L’année suspendue, de Mélanie Fazi, Dystopia, 2021, 297 pages.
L’histoire
Comme dans le livre précédent, il est question ici d’une expérience personnelle et subjective. Le texte parle du vertige de se découvrir autiste à plus de quarante ans, du chemin compliqué, intérieur et extérieur, qui mène au diagnostic et à l’acceptation de soi, du soulagement de découvrir enfin son propre mode d’emploi.
Mon humble avis
Ce livre était dans ma wishlist depuis un petit moment, vous imaginez donc ma joie quand j’ai pu le recevoir dans le cadre d’une Masse critique – je remercie Babelio et les éditions Dystopia pour l’envoi de ce livre en échange d’une chronique.
Je ne sais plus comment j’ai découvert l’autrice, mais c’était par contre à travers ses écrits de non-fiction – elle est par ailleurs autrice de nouvelles et romans en SFFF, contributrice du podcast Procrastination, entre mille autres choses ! Dans son premier livre de non-fiction, auquel il est fait référence dans la quatrième de L’année suspendue mais aussi tout au long du livre, Nous qui n’existons pas relate son non-désir de couple et la découverte de son aromantisme.

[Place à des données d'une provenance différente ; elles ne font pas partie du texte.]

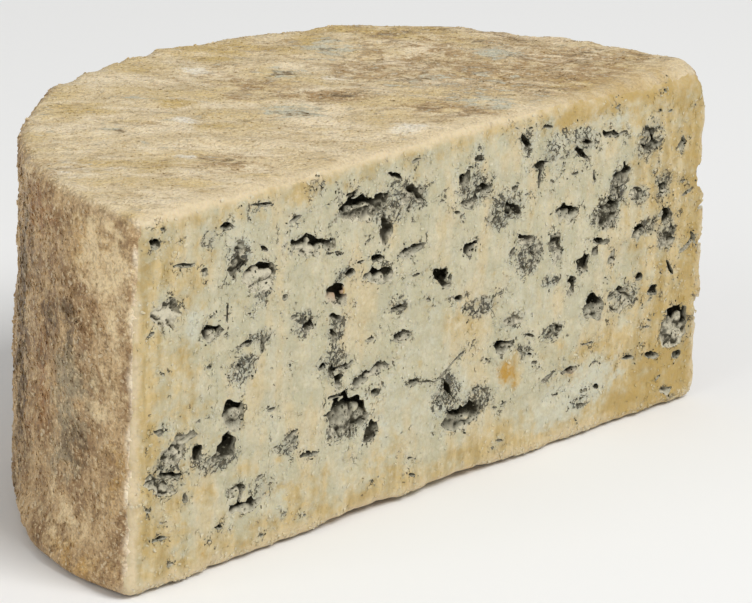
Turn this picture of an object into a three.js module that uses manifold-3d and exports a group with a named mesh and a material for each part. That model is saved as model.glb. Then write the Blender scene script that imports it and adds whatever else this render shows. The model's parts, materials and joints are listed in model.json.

Je ne manquerai pas de le lire dans le futur ! De même pour ses fictions d’ailleurs.
L’autrice documente ici son questionnement par rapport à un éventuel trouble du spectre autistique (le fameux « TSA ») la concernant, toutes ses interrogations, puis toutes les démarches qu’elle entreprend pour obtenir un diagnostic. Comme j’ai plusieurs ami⋅es neuro-atypiques – diagnostiquées ou non – et que le sujet m’intéresse, j’étais déjà au courant d’un certain nombre de choses, notamment la difficulté pour les femmes adultes d’obtenir un diagnostic et le nombre d’entre elles qui se retrouvent diagnostiquées assez tard. De même pour les délais assez hallucinant dans le public pour avoir des rendez-vous, ce qui fait que les personnes qui peuvent se le permettre se tournent souvent vers le privé où le diagnostic n’est pas pris en charge mais peut être obtenu plus rapidement (et par cela j’entends, en une année environ au lieu de trois…). Cela n’empêchait pas du tout l’intérêt que j’avais pour la lecture de ce livre.
Ce que j’ai le plus apprécié, c’est la démarche d’introspection que l’autrice entreprend. Avec cette possibilité de diagnostic, l’autrice passe en revue certains de ses souvenirs, de ses intérêts, de ses interactions sociales réussies ou non pour voir si un TSA permet une nouvelle lecture de tout cela. L’exercice me semble assez complexe à faire, déjà sans avoir à le documenter, mais Mélanie Fazi ne rechigne pas à se remettre en question et à partager ses doutes. J’ai trouvé le tout très courageux de sa part et cela soulève aussi l’importance de connaître ses propres comportements et besoins – qu’on soit neuro-atypiques ou pas – pour éviter les frustrations et mieux appréhender le quotidien.
Parfois, il semble que je fasse trop d’efforts, qui créent une sorte de malaise, et parfois, pas assez. J’ai compris récemment qu’il m’est souvent difficile d’estimer mon degré exact de proximité avec quelqu’un. À quel moment sait-on qu’on devient proches, qu’une connaissance devient un ami, que l’on peut commencer à partager certaines choses, et lesquelles exactement ?
p. 40
Je recommande chaudement ce livre, d’autant plus si vous vous demandez si un diagnostic TSA pourrait vous correspondre, mais même si ce n’est pas le cas, L’année suspendue est une fenêtre dans le fonctionnement, les doutes et les atouts de Mélanie Fazi et vaut la lecture pour cela. Enfin, ce livre rappelle l’importance d’un diagnostic, le soulagement et la possibilité ensuite de communiquer plus facilement à son entourage (même si, évidemment, on devrait pas avoir besoin d’une « validation » médicale pour pouvoir se livrer à son entourage, dans les faits c’est souvent plus facile et mieux reçu…).
Être dans sa bulle, je le comprends désormais, ce n’est pas ignorer la présence des autres ou ne pas s’en rendre compte. C’est au contraire en avoir une conscience aiguë, percevoir chaque chose avec une telle acuité qu’elle en devient douloureuse. La plupart du temps, je ne ressens tout ça que sous la forme d’un stress trop vague pour que je lui aie donné un nom jusqu’à récemment. Mais parfois, j’ai besoin que les gens s’écartent, qu’ils me laissent respirer, recharger mes batteries, pour mieux les retrouver ensuite. Je cherche le calme et ne le trouve nulle part.